Die meisten verstehen generative KI als neues Tool oder als neue Plattform. Hier entsteht aber noch mehr: ein neues Massenmedium. Synthetische Gespräche werden normal, eigens erstellte Coaches, Freundinnen und Praktikanten übernehmen immer mehr Kommunikation, die früher an „klassische“ digitale Medien gegangen wäre. Diese Persönlichkeiten sind so hochindividuell, dass es sich eher wenig lohnt, eigene KI-Personalities aufzubauen. Spannender ist: Wie verhalten sich diese individuellen KI-Persönlichkeiten eigentlich? Und was macht das mit den Nutzenden?
Wie beeinflusst KI unser Verständnis von Authentizität bei Medien und Marken?
Hier wird sich die Menschheit spalten: Für manche werden synthetische Stimmen bald vertrauenswürdiger sein als echte – das passiert jetzt schon. Für andere (und ich hoffe, dass es die Mehrheit ist) wird der Absender wichtiger als je zuvor. Es ist heute schon quasi unmöglich, ein KI-generiertes Video von einem echten zu unterscheiden – das Einzige, was auf Social Media Sicherheit gibt, ist das Logo unten in der Ecke. Wenn Vertrauen Mangelware ist, wird Vertrauenswürdigkeit wertvoll.
Welche KI-Experimente lohnen sich für Kreative heute – und welche lieber nicht?
Mir wird zu viel über das Erstellen von Inhalten mit KI geredet und zu wenig über das Verarbeiten von Inhalten mit KI. Noch nie zuvor konnten wir Datensätze und lange Texte so gut nach spannenden Nuggets durchforsten oder Ideen und Informationen zuordnen. Wer ein eigenes Archiv aus Ideen und Texten hat, lebt dank LLMs (Large Language Models) im Paradies. Und wer keins hat, kann jetzt eins aufbauen.
Wofür können wir KI nicht gebrauchen und sollten darauf verzichten?
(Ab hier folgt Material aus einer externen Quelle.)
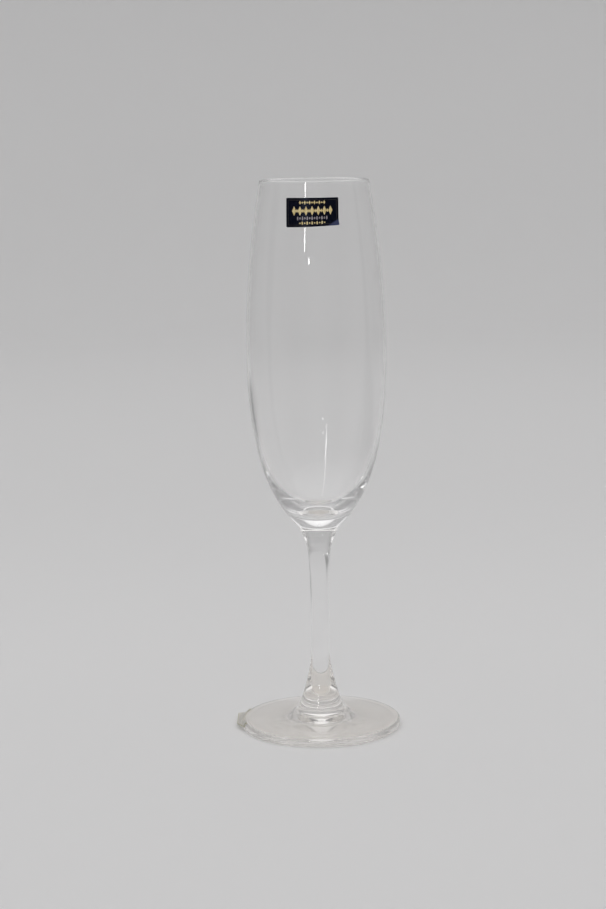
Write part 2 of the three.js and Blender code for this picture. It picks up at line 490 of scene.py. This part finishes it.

KI als Verkaufsargument zieht nicht mehr – zumindest nicht für Endverbrauchende. In den USA beobachtet man häufig „Fenno’s Paradox“: Das Phänomen, dass Menschen grundsätzlich mit dem Kongress unzufrieden sind, mit ihrem eigenen Kongressabgeordneten aber zufrieden. So etwas ähnliches scheint mir auch bei KI zu entstehen. Leute nutzen gerne ihre eigenen Chatbots und Tools, an die sie sich gewöhnt haben – aber alles von außen ist so hype-durchtränkt, dass sie nur Enttäuschung erwarten. Schon jetzt zeigen Untersuchungen, dass das Wort „KI“ bei Verbrauchern unbeliebter wird. Gleichzeitig nutzen ChatGPT bald eine Milliarde Menschen die Woche. Wilde Zeiten.